Which brings us to Saturday’s game.
Normally, a home game against an unranked opponent in the conference’s bottom half wouldn’t qualify as the defining game of a Heisman candidate’s career. But that’s what this week’s matchup means for Marcus Mariota; a chance to slay the dragon that has held back the full potential of his legacy. Mariota’s not the only one with much at stake. For the Ducks as a team, it’s a state-of-the-program defining game as well.
The last two seasons, Oregon has been held in check by a very good Stanford team. That description does not fit this year’s version of the Cardinal. While their defense has remained their calling card, this year’s Stanford offense has been mediocre at best.

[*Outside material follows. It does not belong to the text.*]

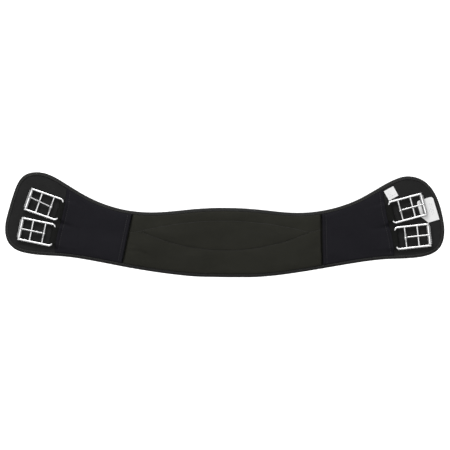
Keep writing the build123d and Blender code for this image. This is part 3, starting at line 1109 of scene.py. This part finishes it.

A win against the Cardinal would essentially lock up the North for Oregon, with every North team having three losses and the Civil War as the only division game remaining. Should the Ducks win every remaining game (Watch out for Utah!), the Ducks will almost assuredly make the Playoff.
Amongst Oregon fans, there are plenty of different answers to the question “who is Oregon’s greatest quarterback?” For many fans of my generation, the answer has always been Joey Harrington. Harrington and Mariota have suffered many of the same pains early in their careers: Seeing Stanford win the conference their first year as a starter, having conference championship hopes derailed their second years by unfortunate tipped picks in the final road game of the season, and suffering an excruciating home loss to Stanford. Yet Harrington is beloved for overcoming those obstacles to finally lead the Ducks to a conference championship in 2001 (just their second one in 44 years, mind you) and the previously unreached heights of a #2 ranking.
Of course, in Mariota’s case, there are only two previously unreached heights left for an Oregon quarterback: the Heisman Trophy and a National Championship. Should he reach either of those accomplishments, the question mark would be dropped. Marcus Mariota: Greatest Duck Quarterback Ever.